-- AIM --
Repeat the whole of the data, keeping every detail the same.

** START PROVIDED DATA **

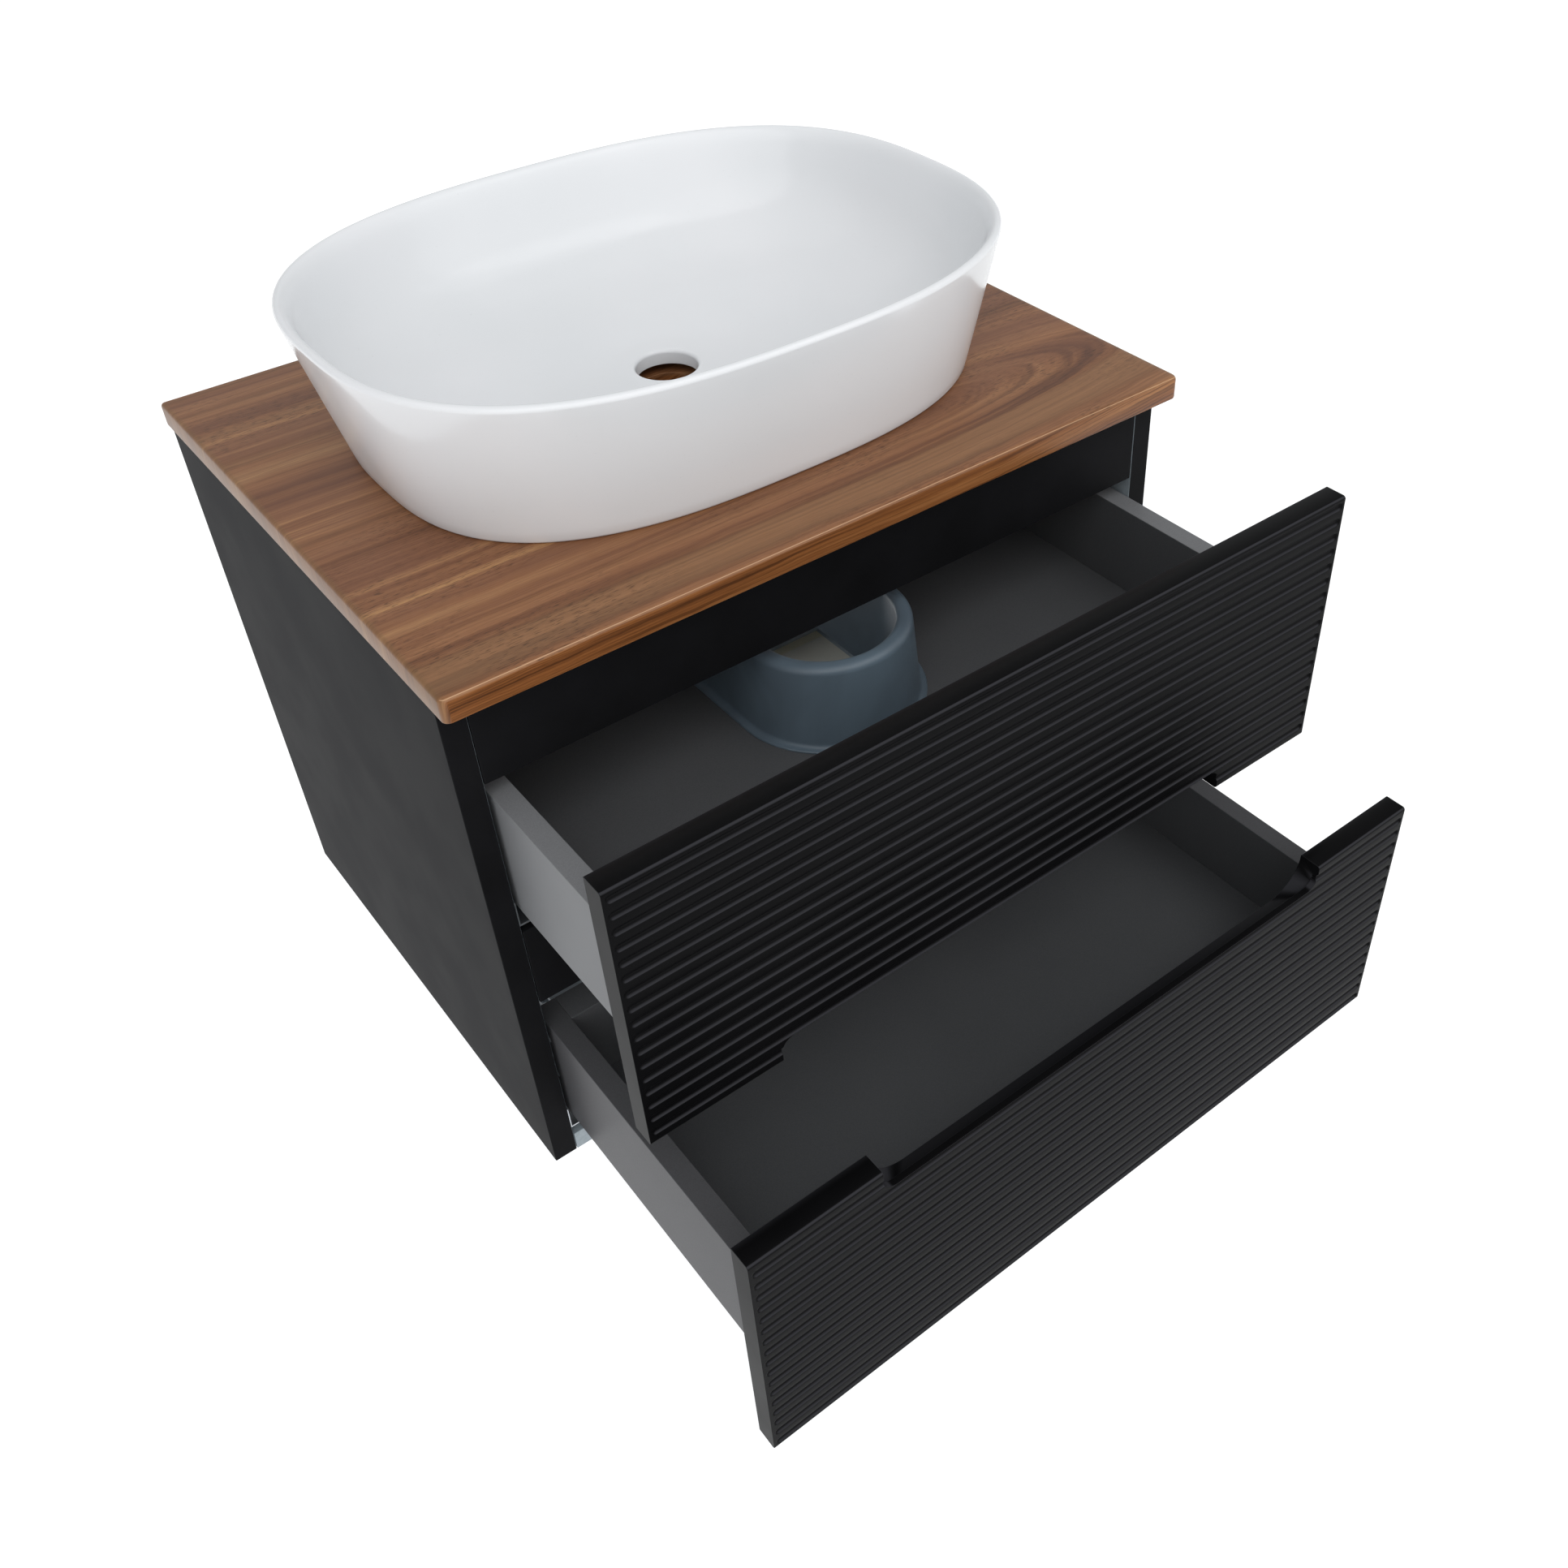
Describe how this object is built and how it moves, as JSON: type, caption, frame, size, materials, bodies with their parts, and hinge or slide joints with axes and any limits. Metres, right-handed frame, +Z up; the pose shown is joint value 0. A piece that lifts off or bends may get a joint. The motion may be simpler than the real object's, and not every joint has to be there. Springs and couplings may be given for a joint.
{
  "type": "vessel sink on vanity",
  "caption": "Wall-hung washstand: oval ceramic vessel basin on a walnut worktop over a black carcass with grooved handleless drawers, the upper one with a trap recess.",
  "frame": {"origin": "centre of the wall plates' four screw holes, on the wall", "axes": "+Z up, +Y into the wall, the drawer fronts face -Y, +X to the right seen from the front"},
  "size_m": [0.6, 0.722, 0.577],
  "materials": {
    "ceramic": "glossy white glaze",
    "sealant": "translucent white silicone",
    "worktop": "satin walnut-decor laminate on chipboard",
    "black_board": "black satin foil on board, pale grey inside",
    "black_front": "black satin lacquer on grooved MDF",
    "grey_board": "light grey melamine on chipboard",
    "graphite_board": "graphite melamine on chipboard, fine texture",
    "zinc": "bright zinc-plated sheet steel",
    "cam_metal": "die-cast zinc",
    "beech": "raw grooved beech",
    "nylon": "white nylon",
    "clip_plastic": "dark grey moulded plastic",
    "insert_plastic": "blue-grey satin moulded plastic",
    "buffer_rubber": "clear soft polyurethane",
    "paper": "matt paper label, blank"
  },
  "bodies": {
    "cabinet": {"basin": "ceramic", "basin_sealant": "sealant", "worktop": "worktop", "side_panel_left": "black_board", "side_panel_right": "black_board", "bottom_panel": "grey_board", "top_front_rail": "black_board", "middle_front_rail": "black_board", "rear_top_rail": "grey_board", "rear_bottom_rail": "grey_board", "hanger_housings": "nylon", "hanger_hooks": "zinc", "hanger_screws": "zinc", "wall_plates": "zinc", "worktop_brackets": "zinc", "bracket_screws": "zinc", "cam_locks": "cam_metal", "cam_bolts": "zinc", "dowels": "beech", "paper_label": "paper", "upper_cabinet_runner_left": "zinc", "upper_cabinet_runner_right": "zinc", "lower_cabinet_runner_left": "zinc", "lower_cabinet_runner_right": "zinc", "runner_screws": "zinc"},
    "upper_drawer": {"upper_front": "black_front", "upper_side_left": "graphite_board", "upper_side_right": "graphite_board", "upper_bottom": "graphite_board", "upper_back_left": "graphite_board", "upper_back_right": "graphite_board", "trap_insert": "insert_plastic", "upper_drawer_runner_left": "zinc", "upper_drawer_runner_right": "zinc", "upper_front_clips": "clip_plastic", "upper_box_screws": "zinc", "upper_buffers": "buffer_rubber"},
    "lower_drawer": {"lower_front": "black_front", "lower_side_left": "graphite_board", "lower_side_right": "graphite_board", "lower_bottom": "graphite_board", "lower_back": "graphite_board", "lower_drawer_runner_left": "zinc", "lower_drawer_runner_right": "zinc", "lower_front_clips": "clip_plastic", "lower_box_screws": "zinc", "lower_buffers": "buffer_rubber"},
    "upper_middle_members": {"upper_runner_rollers": "nylon", "upper_middle_runner_left": "zinc", "upper_middle_runner_right": "zinc"},
    "lower_middle_members": {"lower_runner_rollers": "nylon", "lower_middle_runner_left": "zinc", "lower_middle_runner_right": "zinc"}
  },
  "joints": [
    {"name": "upper_drawer_slide", "type": "slide", "parent": "cabinet", "child": "upper_drawer", "axis": [0, -1, 0], "range_m": [-0.1675, 0.101]},
    {"name": "lower_drawer_slide", "type": "slide", "parent": "cabinet", "child": "lower_drawer", "axis": [0, -1, 0], "range_m": [-0.2685, 0]},
    {"name": "upper_middle_slide", "type": "slide", "parent": "cabinet", "child": "upper_middle_members", "axis": [0, -1, 0], "range_m": [-0.08385, 0.0506]},
    {"name": "lower_middle_slide", "type": "slide", "parent": "cabinet", "child": "lower_middle_members", "axis": [0, -1, 0], "range_m": [-0.13435, 0.0001]}
  ],
  "couplings": [
    {"joint": "upper_middle_slide", "follows": "upper_drawer_slide", "ratio": 0.5},
    {"joint": "lower_middle_slide", "follows": "lower_drawer_slide", "ratio": 0.5}
  ]
}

** END PROVIDED DATA **

-- RESULT FOR THIS EXERCISE --
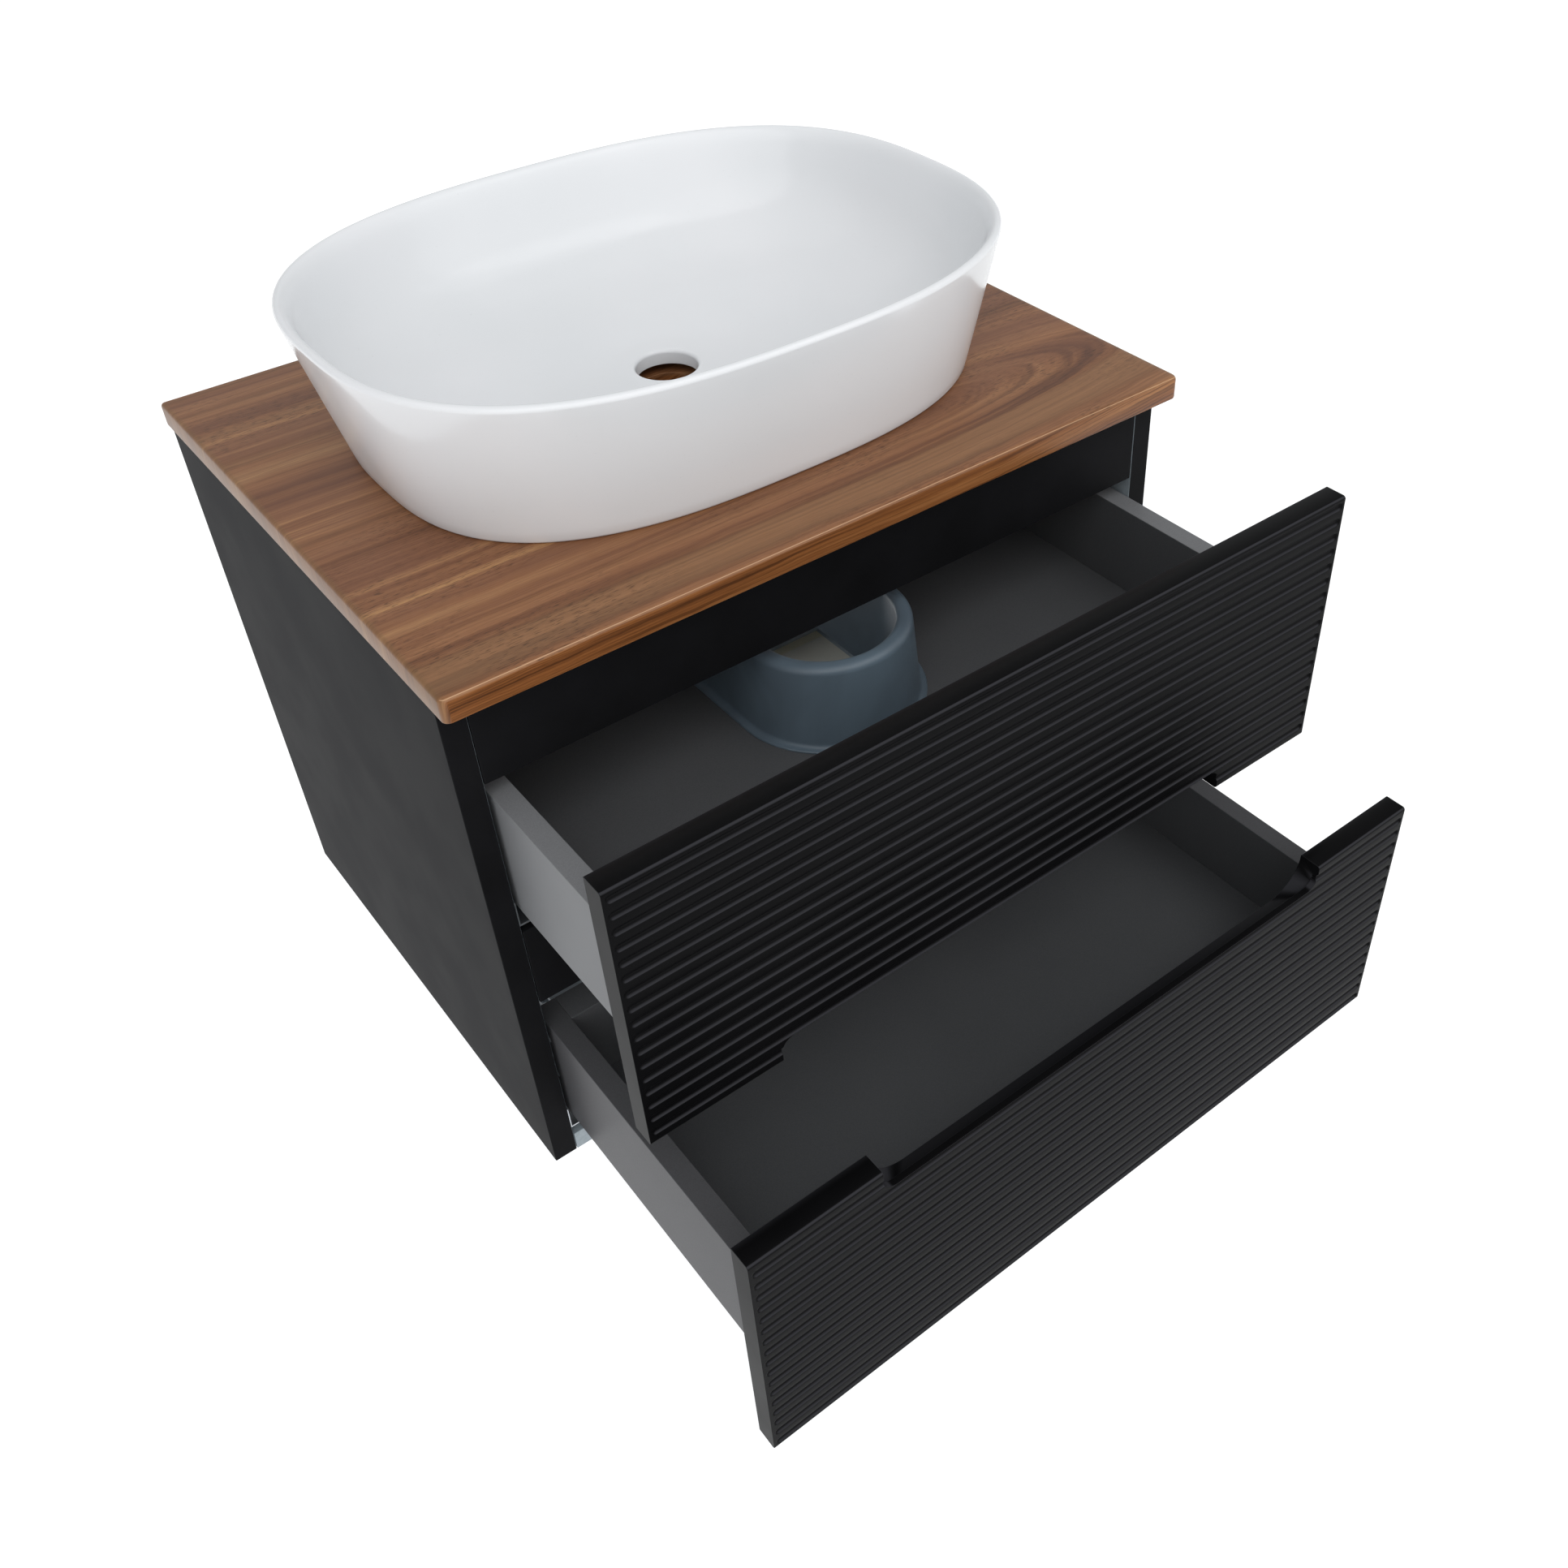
Describe how this object is built and how it moves, as JSON: type, caption, frame, size, materials, bodies with their parts, and hinge or slide joints with axes and any limits. Metres, right-handed frame, +Z up; the pose shown is joint value 0. A piece that lifts off or bends may get a joint. The motion may be simpler than the real object's, and not every joint has to be there. Springs and couplings may be given for a joint.
{
  "type": "vessel sink on vanity",
  "caption": "Wall-hung washstand: oval ceramic vessel basin on a walnut worktop over a black carcass with grooved handleless drawers, the upper one with a trap recess.",
  "frame": {"origin": "centre of the wall plates' four screw holes, on the wall", "axes": "+Z up, +Y into the wall, the drawer fronts face -Y, +X to the right seen from the front"},
  "size_m": [0.6, 0.722, 0.577],
  "materials": {
    "ceramic": "glossy white glaze",
    "sealant": "translucent white silicone",
    "worktop": "satin walnut-decor laminate on chipboard",
    "black_board": "black satin foil on board, pale grey inside",
    "black_front": "black satin lacquer on grooved MDF",
    "grey_board": "light grey melamine on chipboard",
    "graphite_board": "graphite melamine on chipboard, fine texture",
    "zinc": "bright zinc-plated sheet steel",
    "cam_metal": "die-cast zinc",
    "beech": "raw grooved beech",
    "nylon": "white nylon",
    "clip_plastic": "dark grey moulded plastic",
    "insert_plastic": "blue-grey satin moulded plastic",
    "buffer_rubber": "clear soft polyurethane",
    "paper": "matt paper label, blank"
  },
  "bodies": {
    "cabinet": {"basin": "ceramic", "basin_sealant": "sealant", "worktop": "worktop", "side_panel_left": "black_board", "side_panel_right": "black_board", "bottom_panel": "grey_board", "top_front_rail": "black_board", "middle_front_rail": "black_board", "rear_top_rail": "grey_board", "rear_bottom_rail": "grey_board", "hanger_housings": "nylon", "hanger_hooks": "zinc", "hanger_screws": "zinc", "wall_plates": "zinc", "worktop_brackets": "zinc", "bracket_screws": "zinc", "cam_locks": "cam_metal", "cam_bolts": "zinc", "dowels": "beech", "paper_label": "paper", "upper_cabinet_runner_left": "zinc", "upper_cabinet_runner_right": "zinc", "lower_cabinet_runner_left": "zinc", "lower_cabinet_runner_right": "zinc", "runner_screws": "zinc"},
    "upper_drawer": {"upper_front": "black_front", "upper_side_left": "graphite_board", "upper_side_right": "graphite_board", "upper_bottom": "graphite_board", "upper_back_left": "graphite_board", "upper_back_right": "graphite_board", "trap_insert": "insert_plastic", "upper_drawer_runner_left": "zinc", "upper_drawer_runner_right": "zinc", "upper_front_clips": "clip_plastic", "upper_box_screws": "zinc", "upper_buffers": "buffer_rubber"},
    "lower_drawer": {"lower_front": "black_front", "lower_side_left": "graphite_board", "lower_side_right": "graphite_board", "lower_bottom": "graphite_board", "lower_back": "graphite_board", "lower_drawer_runner_left": "zinc", "lower_drawer_runner_right": "zinc", "lower_front_clips": "clip_plastic", "lower_box_screws": "zinc", "lower_buffers": "buffer_rubber"},
    "upper_middle_members": {"upper_runner_rollers": "nylon", "upper_middle_runner_left": "zinc", "upper_middle_runner_right": "zinc"},
    "lower_middle_members": {"lower_runner_rollers": "nylon", "lower_middle_runner_left": "zinc", "lower_middle_runner_right": "zinc"}
  },
  "joints": [
    {"name": "upper_drawer_slide", "type": "slide", "parent": "cabinet", "child": "upper_drawer", "axis": [0, -1, 0], "range_m": [-0.1675, 0.101]},
    {"name": "lower_drawer_slide", "type": "slide", "parent": "cabinet", "child": "lower_drawer", "axis": [0, -1, 0], "range_m": [-0.2685, 0]},
    {"name": "upper_middle_slide", "type": "slide", "parent": "cabinet", "child": "upper_middle_members", "axis": [0, -1, 0], "range_m": [-0.08385, 0.0506]},
    {"name": "lower_middle_slide", "type": "slide", "parent": "cabinet", "child": "lower_middle_members", "axis": [0, -1, 0], "range_m": [-0.13435, 0.0001]}
  ],
  "couplings": [
    {"joint": "upper_middle_slide", "follows": "upper_drawer_slide", "ratio": 0.5},
    {"joint": "lower_middle_slide", "follows": "lower_drawer_slide", "ratio": 0.5}
  ]
}